By Stefan Stevenson/Fort Worth Star-Telegram


There is no denying the hard data. Major League Baseball games are moving faster. Through the first 1,330 games this season, the average game time is 2 hours, 57 minutes. That’s 10 minutes quicker than the 3:07 average in 2014.
But if you’ve attended a game recently, especially one of the Texas Rangers’ games just before the All-Star break, your eyes roll and exasperation is understood.
While the pace of play improvements are evident in the bottom-line data, there’s no debating that the game can come to a screeching halt when a video replay occurs.
All the good the league has done to speed up the game feels undone when the action stops and suddenly the umpires are huddled with headsets waiting to hear an answer from New York. For fans already twitchy by baseball’s methodical (some would call it charming) pace, it can be like watching paint dry. Or worse yet — like waiting to hear from someone in New York — that the paint is dry. “That’s how it feels,” Rangers catcher Robinson Chirinos said. “Sometimes I feel like it takes forever to make a decision.”
At least as a catcher, Chirinos is in the same ZIP code as the umpires and can sort of glean what the deal is during a lengthy delay. For outfielders such as Delino DeShields, standing alone 300 feet away can make a two-minute delay feel like an eternity. “You’re out there thinking it shouldn’t take that long,” DeShields said. “I know they want to get the play right, but ...”

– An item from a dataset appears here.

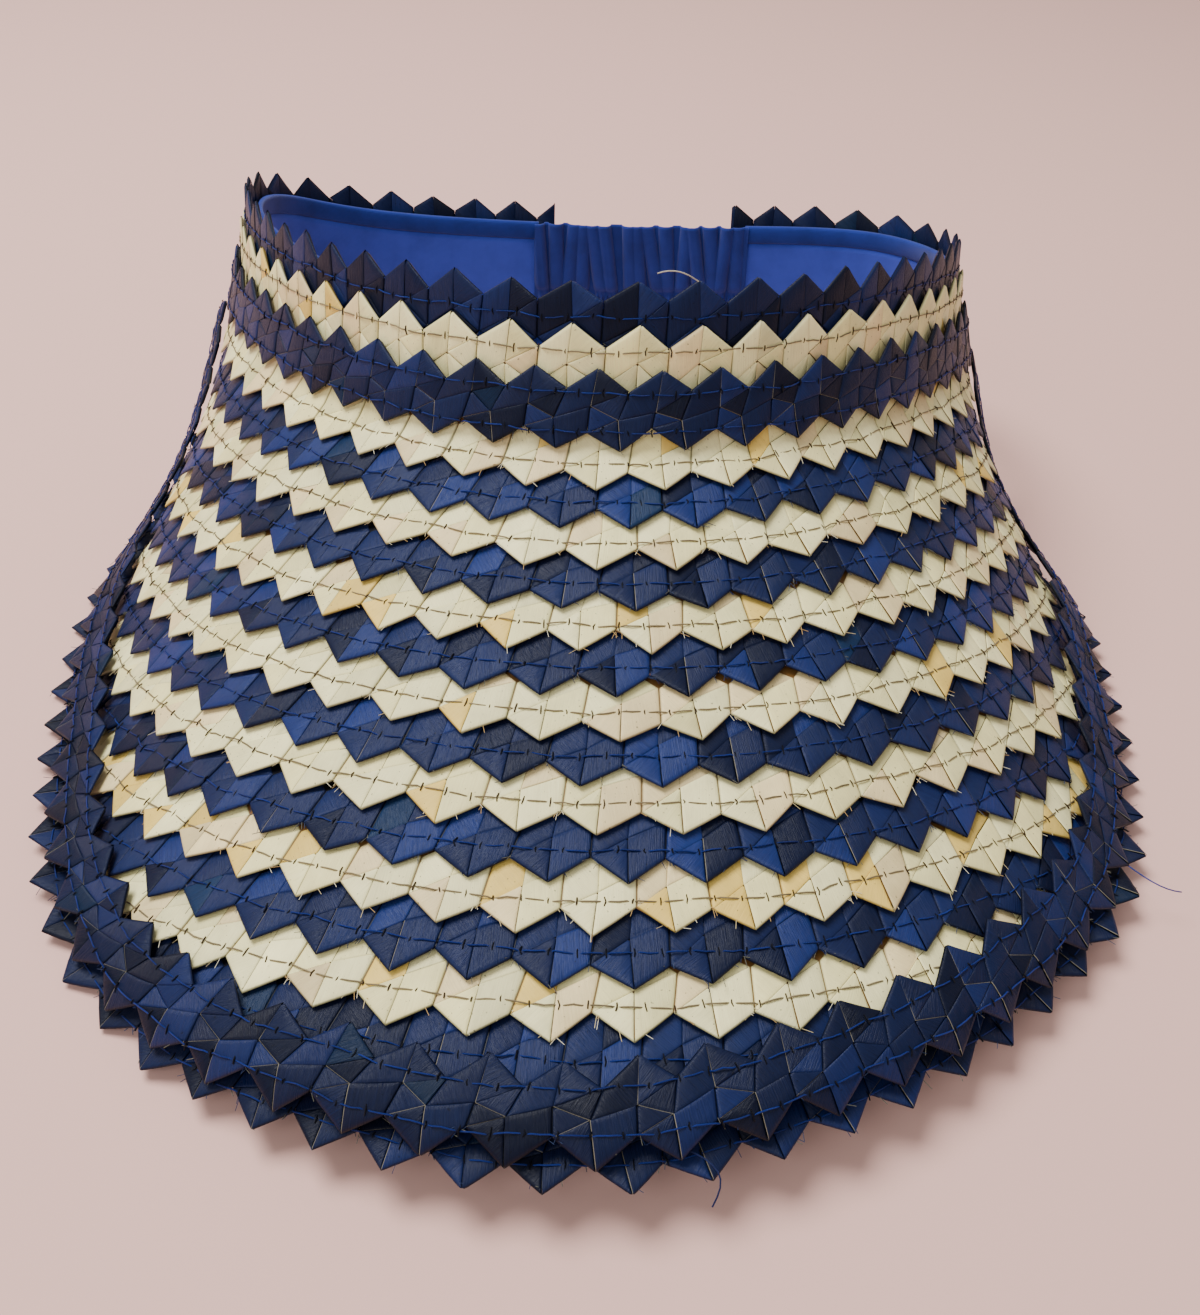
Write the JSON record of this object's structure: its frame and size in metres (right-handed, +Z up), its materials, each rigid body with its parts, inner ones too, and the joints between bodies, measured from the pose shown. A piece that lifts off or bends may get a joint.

Getting it right, of course, is the goal. When the league initiated the use of video replay in 2014 it ran smoothly enough. A few kinks needed to be worked out but most observers, including players and managers, seemed pleased with the execution.
But a couple of long replay delays have interrupted the flow during recent Rangers games, including a 4-minute, 16-second delay in the first inning of Saturday’s loss to the San Diego Padres. To add insult to injury, most Rangers fans felt like the call, even after the lengthy delay, wasn’t corrected despite the NASA-level slow-mo camera angles available at MLB’s replay command central.
Padres base runner Yangervis Solarte was called safe at third on a tag play. The Rangers thought Adrian Beltre tagged him out trying to get back to the bag on Matt Kemp’s grounder to Beltre. One camera angle appeared to show that Beltre, indeed, tagged Solarte before his foot hit the bag. Still, the call stood after more than four minutes of what one could only imagine was Zapruder-film-level analysis in New York. Are replays taking too long? Is too much technology making the replay officials in New York too obsessive over details?
“They did last night,” Rangers manager Jeff Banister said with a smile the day after the play. “That can’t be possible, to have too many good angles.”
Banister wasn’t complaining.
“I think any time you disrupt the rhythm of the game it’s a challenge,” he said. “I’m sensitive to the fact that these guys are really trying to get it right, but it does seem like the length of time has been a little longer. Maybe it’s just our games. Some of the ones we’ve had have been extensive.”
Of the Rangers’ 31 replay challenges, 13 have lasted two minutes or longer. Seven have gone at least 2:30 and four have lasted three minutes or longer. Only three lasted less than a minute. Replay time was unavailable for two reviews (at Oakland and at Toronto).
If you’re scoring at home, by the way, Banister is second only to the Tampa Bay Rays’ Kevin Cash in number of challenges. Banister’s success rate (35 percent) is third worst behind Cash (25 percent) and the Dodgers’ Don Mattingly (26 percent).
Chirinos, like most players, are fine with using replay to get calls correct. And they’re also, for the most part, on board with the pace-of-play initiatives the league has instituted in the past two seasons, including adding clocks to keep pitchers and batters ready to start at the beginning of each half inning.
“If they try to speed up the game, they have to find something where they can look quickly and make a quicker decision,” Chirinos said. “I know sometimes they don’t want to make a mistake. They trust what they’re doing and trust all the cameras they put in, so they should make a quick decision.”
MLB Commissioner Rob Manfred addressed the issue during the All-Star break. He said he believes replay review times “are actually down.”
But he also acknowledged tweaks are necessary. “It’s going to take time. What we have to do is make sure we use technology, that we train our replay officials, and that we minimize the delay it’s caused,” he said. “It’s two things going in opposite directions _ pace of play and instant replay. No doubt about it. But the trick is good technology with training to keep the replay reviews as short as possible.”
It’s not just a matter of keeping fans happy with fewer stops in the action. A pitcher’s rhythm can be altered by a lengthy delay. During the 4:16 delay on Saturday, the Rangers were lucky that veteran Colby Lewis was on the mound. He wasn’t fazed, got out of the inning without Solarte scoring, and went seven innings.
Still, Banister said, the human element, including incorrect calls, have always been part of the game. How worthy is getting it right during a Saturday evening in July if it’s going to stop a game cold?
“One of the things I love most about our game is exactly that. The human element for everybody. We make an error we don’t get a do-over. It stands,” Banister said. “I would much rather, whatever the right way is, us be consistent. I dream about the word stands. It’s not confirmed, it’s not overturned, it stands.”
When the review was mercifully over and New York had ruled that the safe call “stands,” a freeze-framed picture that appeared to show Solarte was out made the rounds on social media. Presumably, it was an angle viewed in New York. “I saw a picture too,” Banister said, still smiling, but with a touch of agitation. “I probably saw it before you did.”